* _WHAT THE EXERCISE ASKS_:
In the entries below, count every line with the string "rigid". State the count and nothing else.
[SUPPLIED MATERIAL start]
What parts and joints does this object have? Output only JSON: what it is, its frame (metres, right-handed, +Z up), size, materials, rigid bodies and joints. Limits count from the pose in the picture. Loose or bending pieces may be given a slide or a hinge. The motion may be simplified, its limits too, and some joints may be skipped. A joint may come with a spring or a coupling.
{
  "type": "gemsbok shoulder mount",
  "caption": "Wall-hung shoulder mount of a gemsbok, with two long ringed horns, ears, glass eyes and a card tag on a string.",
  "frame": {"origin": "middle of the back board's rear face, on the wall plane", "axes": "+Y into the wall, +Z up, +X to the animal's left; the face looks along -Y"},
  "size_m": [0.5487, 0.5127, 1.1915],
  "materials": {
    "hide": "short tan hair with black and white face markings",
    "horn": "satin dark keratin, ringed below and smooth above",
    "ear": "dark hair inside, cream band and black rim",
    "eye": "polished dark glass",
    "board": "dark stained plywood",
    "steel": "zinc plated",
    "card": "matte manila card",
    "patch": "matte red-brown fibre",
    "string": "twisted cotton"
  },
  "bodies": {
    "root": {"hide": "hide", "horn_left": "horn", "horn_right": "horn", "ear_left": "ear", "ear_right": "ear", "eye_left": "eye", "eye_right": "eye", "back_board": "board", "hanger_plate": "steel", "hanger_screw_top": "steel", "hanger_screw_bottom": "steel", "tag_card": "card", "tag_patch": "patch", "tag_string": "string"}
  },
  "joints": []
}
[SUPPLIED MATERIAL end]
[SUPPLIED MATERIAL start]
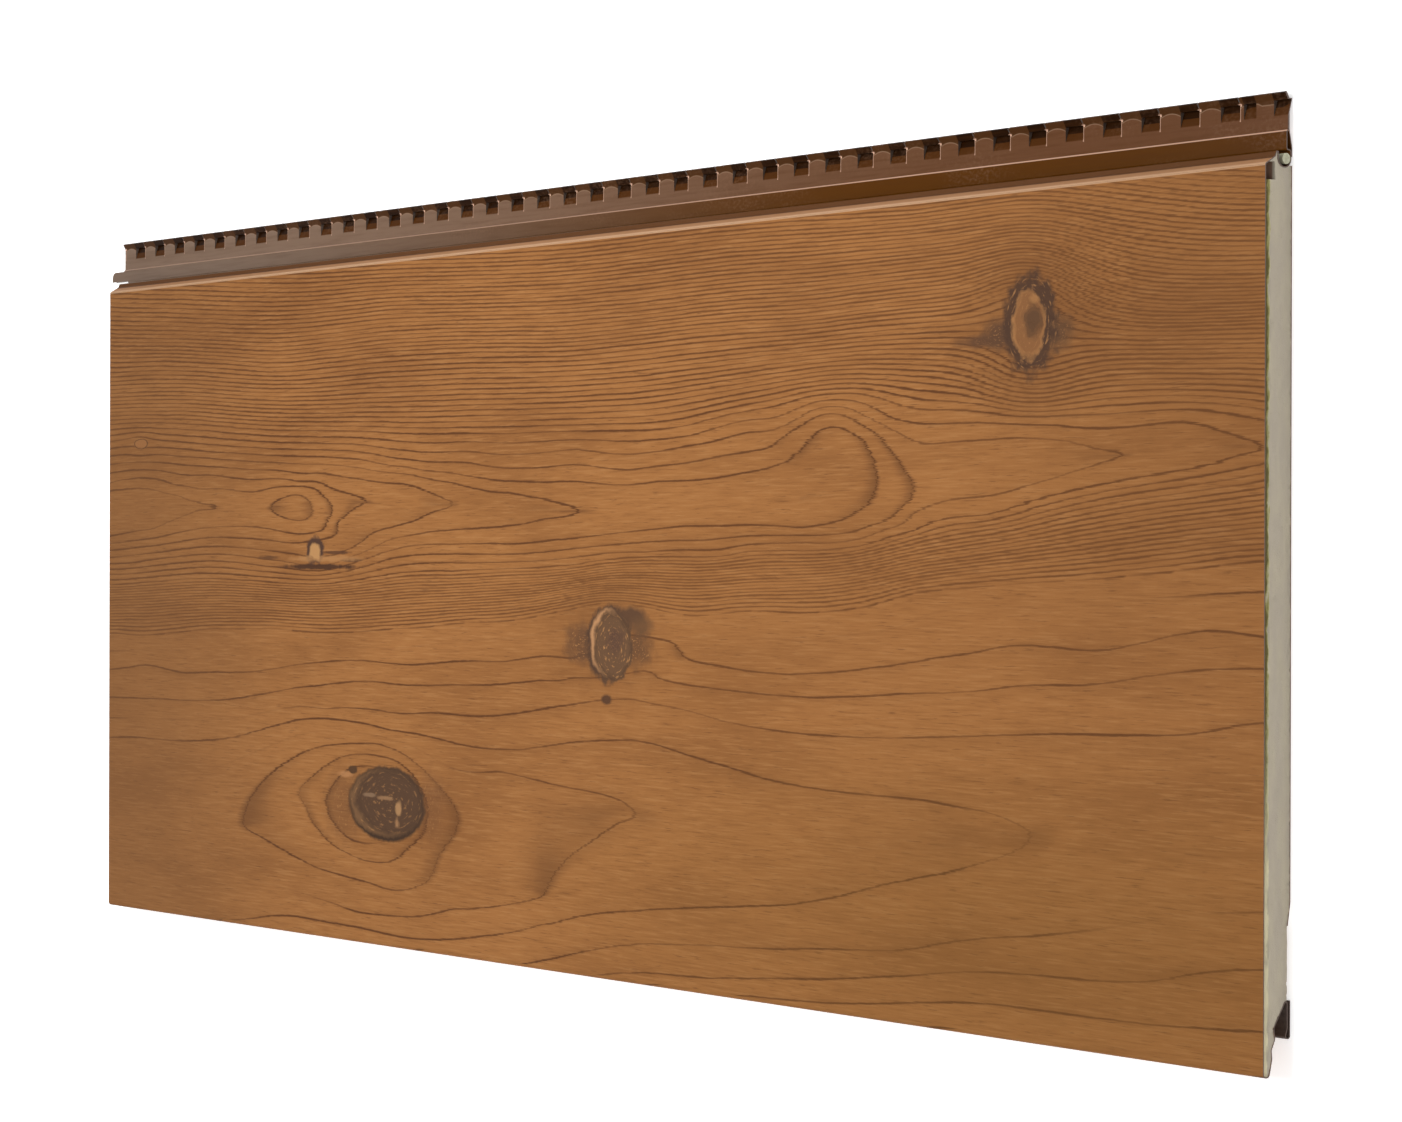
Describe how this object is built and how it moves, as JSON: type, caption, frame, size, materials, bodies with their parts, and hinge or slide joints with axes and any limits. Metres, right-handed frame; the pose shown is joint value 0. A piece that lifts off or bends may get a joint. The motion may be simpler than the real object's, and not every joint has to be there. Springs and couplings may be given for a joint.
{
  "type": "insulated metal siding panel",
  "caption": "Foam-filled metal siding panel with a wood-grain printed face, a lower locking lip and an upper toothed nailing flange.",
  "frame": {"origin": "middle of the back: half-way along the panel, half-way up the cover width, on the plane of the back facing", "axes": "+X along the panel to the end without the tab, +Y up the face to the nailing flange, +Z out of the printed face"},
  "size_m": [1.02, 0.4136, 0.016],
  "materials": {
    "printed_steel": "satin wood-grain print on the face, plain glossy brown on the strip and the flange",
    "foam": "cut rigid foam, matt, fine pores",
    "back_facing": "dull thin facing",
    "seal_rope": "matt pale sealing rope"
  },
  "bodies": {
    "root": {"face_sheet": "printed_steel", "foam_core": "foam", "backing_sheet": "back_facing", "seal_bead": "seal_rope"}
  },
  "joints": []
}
[SUPPLIED MATERIAL end]
* _RESPONSE FOR THIS EXERCISE_:
2